Since 2007 the GSEs have suspended or terminated more than 40 sellers/servicers on their high-risk watch lists and while these actions are intended to protect the GSEs from one or more specific risks and block new exposure, they can leave the GDEs vulnerable to other financial risks.

  • If counterparty loans do not perform after the counterparty fails, the GSEs have no recourse to collect on the counterparty reps and warranties.
  • If a servicer fails and its portfolio cannot be transferred quickly the GSE may have delayed access to escrow accounts and may incur late fees for failing to pay tax and insurance obligations on time.
  • Counterparty bankruptcy cases can be complex and take years to complete. The GSEs need specialized legal representation to shepherd their claims through the courts and to recover mortgage payments and escrow accounts.
  • There is also significant risk inherent in moving mortgages to other servicers including expenses incident to the transfer of servicing responsibilities and costs for the physical movement of files from servicer to servicer.

These risks are magnified by the volume of business done with a given counterparty and due to consolidation in the mortgage industry and the number of lenders that have closed; the GSEs' business has become increasingly concentrated.  For example, as of September 2011 the GSEs' top 10 seller/servicers were responsible for 70 percent of their mortgage portfolio and the GSE's acknowledged in their recent financial filings that they face significant risks from the sudden collapse of large counterparties.

To address the risks, the GSEs screen counterparties before working with them, require them to follow certain selling and servicing rules, and monitor their ongoing performance, financial condition, and compliance.  For example, they may require counterparties to meet minimum financial capacity standards, conduct operational reviews, and use this information to determine the terms of their relationship such as setting limits on financial transactions. They also have guides that outline counterparties responsibilities, review samples of loans after purchase and have fraud programs to review suspect cases, identify fraud risk, and work to remediate it and recoup losses.
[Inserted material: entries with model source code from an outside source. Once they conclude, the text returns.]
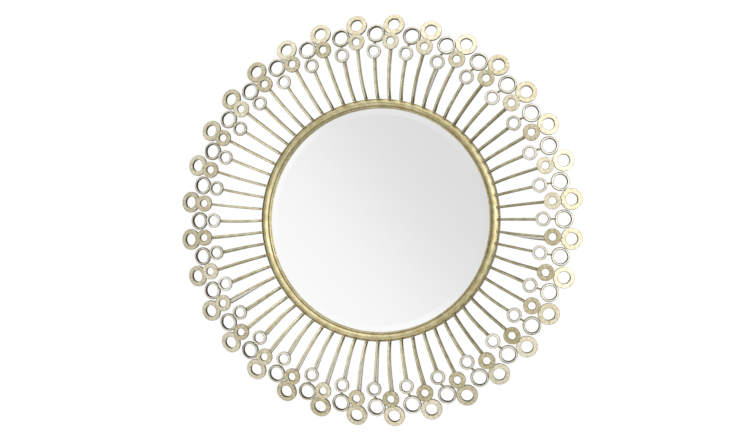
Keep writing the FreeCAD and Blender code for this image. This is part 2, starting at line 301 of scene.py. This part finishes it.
tapeBlack = plainMaterial(
    "tapeBlack", (0.02, 0.02, 0.02), (0.035, 0.035, 0.035), scale=180.0, rough=0.85)
foamWhite = plainMaterial(
    "foamWhite", (0.80, 0.80, 0.78), (0.72, 0.72, 0.71), scale=240.0, rough=0.9, bump=0.5)
blockRubber = plainMaterial(
    "blockRubber", (0.02, 0.02, 0.021), (0.04, 0.04, 0.04), scale=120.0, rough=0.7)
boardBlack = plainMaterial(
    "boardBlack", (0.030, 0.028, 0.026), (0.055, 0.050, 0.045), scale=40.0, rough=0.62, bump=0.5)
zincSteel = plainMaterial(
    "zincSteel", (0.62, 0.62, 0.60), (0.48, 0.49, 0.50), scale=320.0, rough=0.34, metal=1.0, bump=0.25)
hangerBrass = plainMaterial(
    "hangerBrass", (0.72, 0.58, 0.30), (0.56, 0.43, 0.20), scale=260.0, rough=0.32, metal=1.0, bump=0.25)

nodeMaterials = {
    "outer_hoop": hoopGold, "front_plate": frameGold, "crown_moulding": mouldingGold,
    "inner_bead": mouldingGold, "mirror_glass": silveredGlass, "glazing_tape": tapeBlack,
    "foam_sheet": foamWhite, "setting_blocks": blockRubber, "backing_board": boardBlack,
    "board_clips": zincSteel, "clip_screws": zincSteel, "strap_hangers": hangerBrass,
    "strap_screws": zincSteel, "d_ring_left": hangerBrass, "d_ring_right": hangerBrass,
    "long_rays": rayGold, "small_washers": washerLeaf, "washer_necks": rayGold,
    "large_washers": washerLeaf, "short_rays": rayGold, "small_rings": ringLeaf,
    "ring_necks": rayGold, "large_rings": ringLeaf,
}
for nodeName, material in nodeMaterials.items():
    for materialSlot in nodes[nodeName].material_slots:
        materialSlot.material = material
print("materials made,", len(bpy.data.materials))


# Surfaces from numpy grids

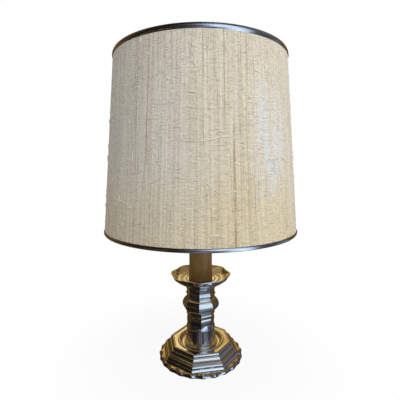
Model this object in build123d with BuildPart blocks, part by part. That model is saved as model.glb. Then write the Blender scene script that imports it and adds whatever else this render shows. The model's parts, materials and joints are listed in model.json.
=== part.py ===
"""Candlestick table lamp: a silver-plated, eight-sided candlestick with a candle sleeve and a drum shade.

The pieces stack on one threaded tube.  Lengths are millimetres, +Z is up, and the origin is the
middle of the felt face that the lamp stands on.  One of the eight flats of the base faces -Y, and the
cord inlet is at the back, towards +Y.
"""
from build123d import *
from math import atan2, cos, radians, sin
import os

# ---- eight-sided castings -----------------------------------------------------------------------
SIDES = 8
HALF_SIDE_ANGLE = 180 / SIDES
LOWER_STEM_TURN = 14.8        # the stacked castings were tightened a little out of line with the base
UPPER_STEM_TURN = 7.8

# ---- base ---------------------------------------------------------------------------------------
BASE_RADIUS = 69.5            # to the points of the pie-crust rim
RIM_HEIGHT = 4.1
RIM_SLOPE = 1.6               # rise of the ledge behind the rim
BITE_COUNT = 24
BITE_DEPTH = 2.3
FELT_THICKNESS = 2.0
FELT_PROUD = 0.5              # the felt stands this far below the metal rim
COVER_THICKNESS = 1.2
COVER_RADIUS = 63.5
COVER_FIT = 0.15
MOULDING_FLAT = 61.0          # axis to the foot of a flat
SLOPE_RUN = 2.4
SLOPE_RISE = 3.4
QUIRK = 0.8                   # the small steps between mouldings
OVOLO_RUN = 1.7
OVOLO_RISE = 3.6
FILLET_RISE = 1.2
COVE_RUN = 4.6
COVE_RISE = 4.6
CROWN_WIDTH = 4.9
CROWN_RISE = 5.1
CROWN_STEP = 1.6              # from the crown bead down to the flat top
RING_RADIUS = 36.6            # round bead on the flat top
RING_HALF_WIDTH = 2.0
RING_RISE = 1.3
WELL_RADIUS = 34.2
WELL_DEPTH = 3.4              # from the flat top down to the floor that the stem stands on
BASE_FLOOR = 3.0              # plate thickness under the well
BASE_WALL = 2.3
BALLAST_THICKNESS = 6.0
BALLAST_FIT = 0.5

# ---- cord inlet ---------------------------------------------------------------------------------
CORD_RADIUS = 3.1
INLET_HEIGHT = 10.6
BUSH_RADIUS = 4.2
BUSH_FLANGE_RADIUS = 5.0
BUSH_FLANGE_THICKNESS = 1.6
BUSH_FIT = 0.05
BUSH_TAIL = 2.0

# ---- threaded tube and its fasteners ------------------------------------------------------------
ROD_RADIUS = 5.0
ROD_BORE_RADIUS = 3.5
THREAD_FIT = 0.04
ROD_CLEARANCE = 0.3
NUT_FLATS = 14.0
NUT_THICKNESS = 4.0
WASHER_RADIUS = 11.0
WASHER_THICKNESS = 1.5
TAG_THICKNESS = 0.8
TAG_LENGTH = 14.0
ROD_TAIL = 1.0                # tube past the bottom nut

# ---- stem foot ----------------------------------------------------------------------------------
FOOT_RADIUS = 28.0
FOOT_NECK_RADIUS = 23.0
FOOT_HEIGHT = 29.5
FOOT_BEAD = 2.6
NECK_BEAD = 3.0
NECK_BEAD_PROUD = 0.9
CASTING_WALL = 3.0

# ---- lower stem ---------------------------------------------------------------------------------
COLLAR_HEIGHT = 7.0
COLLAR_RADIUS = 23.3
LOWER_FLAT = 20.8             # axis to flat
LOWER_SWELL = 0.4
LOWER_SWELL_HEIGHT = 9.0
BEAD_PROUD = 1.25
BEAD_HEIGHT = 3.4
LOWER_NECK_HEIGHT = 3.4

# ---- upper stem with its knop -------------------------------------------------------------------
UPPER_FLAT = 21.35
KNOP_FLAT = 27.7
KNOP_LOWER_RISE = 8.0
KNOP_BAND = 5.2
KNOP_BAND_PROUD = 0.3
KNOP_UPPER_RISE = 10.2
UPPER_NECK_HEIGHT = 2.2
UPPER_BEAD_HEIGHT = 6.2
UPPER_TOP_HEIGHT = 7.7
UPPER_TOP_FLARE = 0.9

# ---- drip pan -----------------------------------------------------------------------------------
PAN_POINT_RADIUS = 48.7
PAN_VALLEY_DEPTH = 3.0
PAN_HOLLOW_ANGLE = 31.0       # span of each hollow scallop
PAN_BODY_RADIUS = 45.3
PAN_FOOT_RADIUS = 24.5
PAN_HEIGHT = 22.7
PAN_LIP_HEIGHT = 4.2
PAN_LIP_WIDTH = 2.0
PAN_FLOOR_HEIGHT = 13.4       # inner floor above the pan's foot
PAN_RING_RADII = (23.4, 30.0)
PAN_RING_RISE = 0.9
PAN_WELL_RADIUS = 15.0
PAN_WELL_DEPTH = 7.5

# ---- candle sleeve ------------------------------------------------------------------------------
SLEEVE_RADIUS = 18.6
SLEEVE_FOOT_RADIUS = 19.5
SLEEVE_WALL = 1.5
SLEEVE_HEIGHT = 108.0
SLEEVE_FLARE = 38.0
SLEEVE_GAP = 0.3

# ---- lamp holder --------------------------------------------------------------------------------
HOLDER_RADIUS = 16.4
HOLDER_SKIRT_RADIUS = 19.6
HOLDER_SKIRT = 2.6
HOLDER_THREAD_RADIUS = 19.2
HOLDER_THREAD_HEIGHT = 22.0
HOLDER_MOUTH_RADIUS = 16.9
HOLDER_MOUTH_DEPTH = 6.0
HOLDER_PLAIN_HEIGHT = 24.0
HOLDER_CAP_HEIGHT = 16.0
HOLDER_CAP_WALL = 2.0
HOLDER_CAP_FLOOR = 8.0
INSERT_HEIGHT = 10.0
SHELL_INNER_RADIUS = 13.4
SHELL_WALL = 0.6
SHELL_FIT = 0.1
SHELL_LIP = 1.2
CONTACT_THICKNESS = 0.8
TERMINAL_RADIUS = 1.7
TERMINAL_SPACING = 15.0
GRUB_RADIUS = 1.5

# ---- shade rings --------------------------------------------------------------------------------
SHADE_RING_RADIUS = 24.5
SHADE_RING_THICKNESS = 3.2
SHADE_RING_FIT = 0.05
SHADE_RING_NOTCHES = 12
FACE_GAP = 0.1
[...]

Despite such precautions there are still risks so the GSEs protect themselves by establishing counterparty limits and identifying and monitoring high-risk counterparties.  Each GSE has developed systems to identify high risk parties and as of September 2011 had identified more than 300 with an estimated exposure of $7.2 billion.

Each GSE takes ad hoc, remedial actions in response to specific deficiencies they identify such as reducing their credit exposure to the counterparty or requiring additional collateral.  These actions, however, do not always prevent the GSEs from suffering losses. In addition, employing ad hoc risk reduction tools is different than systematically incorporating those tools into a formal and comprehensive plan that accounts for various adverse economic scenarios.

FHFA OIG references in particular a single seller/servicer identified by both GSEs as high-risk and with whom they have a combined exposure of $3.5 billion. Although the GSEs have taken steps to protect themselves from immediate risks, they have not, the report says, prepared a systematic plan to respond to more disastrous potential eventualities that would require the GSEs to manage the transfer of thousands of mortgages on short notice to another servicer.

A contingency plan is a risk management mechanism designed to guide organizations to respond to particular events.  Contingency plans may not prevent losses in a case like the example above, but may reduce the risk exposure.  In spite of the obvious advantages of contingency plans and that fact that FHFA has identified high risk servicer/sellers, FHFA has not required the GSEs to prepare contingency plans to avoid or mitigate the consequences of counterparty deterioration or failure. Such plans should be developed based on each GSE's assessment of the risks posed by its counterparties, which could include individual plans or group plans for counterparties based upon size or risk tier. The objective of the plans should be to restore operations quickly and seamlessly with approved counterparties, proactively anticipating alternative courses of action while minimizing the impact of counterparty failure.

FHFA does have a draft examination manual that provides guidance to its examiners on how to review contingency plans and has been field testing it in anticipation of the GSEs developing plans.  Although FHFA recently asked the GSEs to develop such plans it has not published guidance requiring them to do so or guidance governing plan contents. 

FHFA OIG recommends that FHFA issue standards for the GSE to develop comprehensive contingency plans to high-risk and high-volume seller/servicers and that it finalize its examination guidance regarding contingency planning.